The Pharisees couldn’t respond, because this man had spoken truth that couldn’t be disputed. So they did what any spoiled 3 year old having a tantrum would do. They called him a sinner and expelled the man from the synagogue.
But Jesus found the anathematized man. Verses 35-37 read,
“Jesus heard that they had cast him out, and having found him he said, “Do you believe in the Son of Man?” 36 He answered, “And who is he, sir, that I may believe in him?” 37 Jesus said to him, “You have seen him, and it is he who is speaking to you.” 38 He said, “Lord, I believe,” and he worshiped him.”
The man sacrificed his family and his faith community in order to uphold the truth. Jesus invited him to a new family and a new faith. The man believed. Not everyone that Jesus healed responded by believing. Faced with the same situation, the lame man at the pool of Bethesda chose not to believe that Jesus was Christ.
Verses 39-41 read,
“Jesus said, “For judgment I came into this world, that those who do not see may see, and those who see may become blind.” 40 Some of the Pharisees near him heard these things, and said to him, “Are we also blind?” 41 Jesus said to them, “If you were blind, you would have no guilt; but now that you say, ‘We see,’ your guilt remains.”
The Pharisees knew the law and the scriptures.
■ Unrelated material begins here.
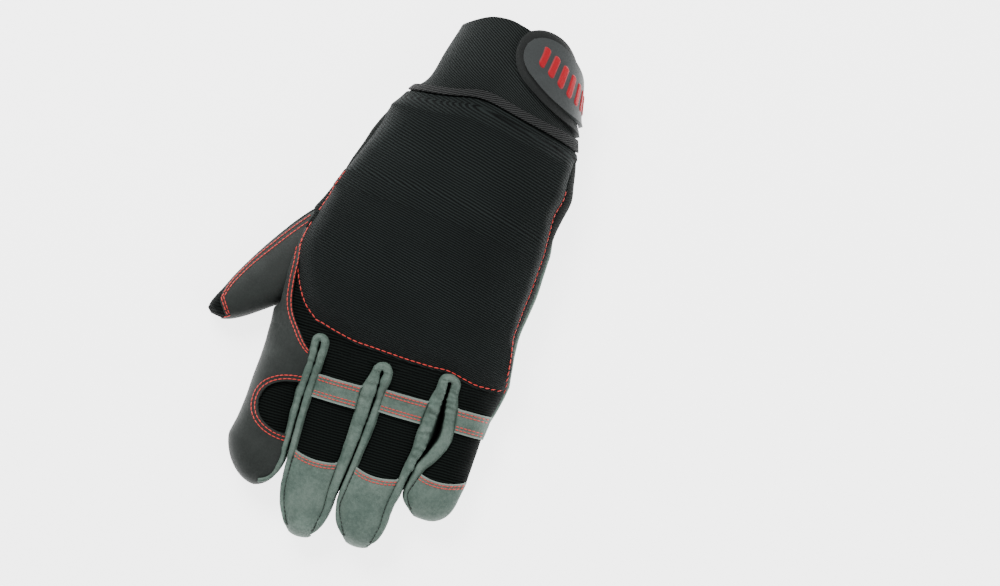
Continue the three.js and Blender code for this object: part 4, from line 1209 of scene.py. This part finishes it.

They couldn’t claim ignorance of their own sin. They chose to overlook ignore their sin and refused to acknowledge their need of God, His forgiveness, and ultimately Jesus.
Jesus, the light of the world came to show us that we need Him. While once we could walk blind to our iniquity, He shined His light into our souls and let us see. We can respond by acknowledging Him, repenting and calling Him Lord like the man born blind. Or we can respond like the Pharisees and refuse to see our need of forgiveness because we can’t admit our sin.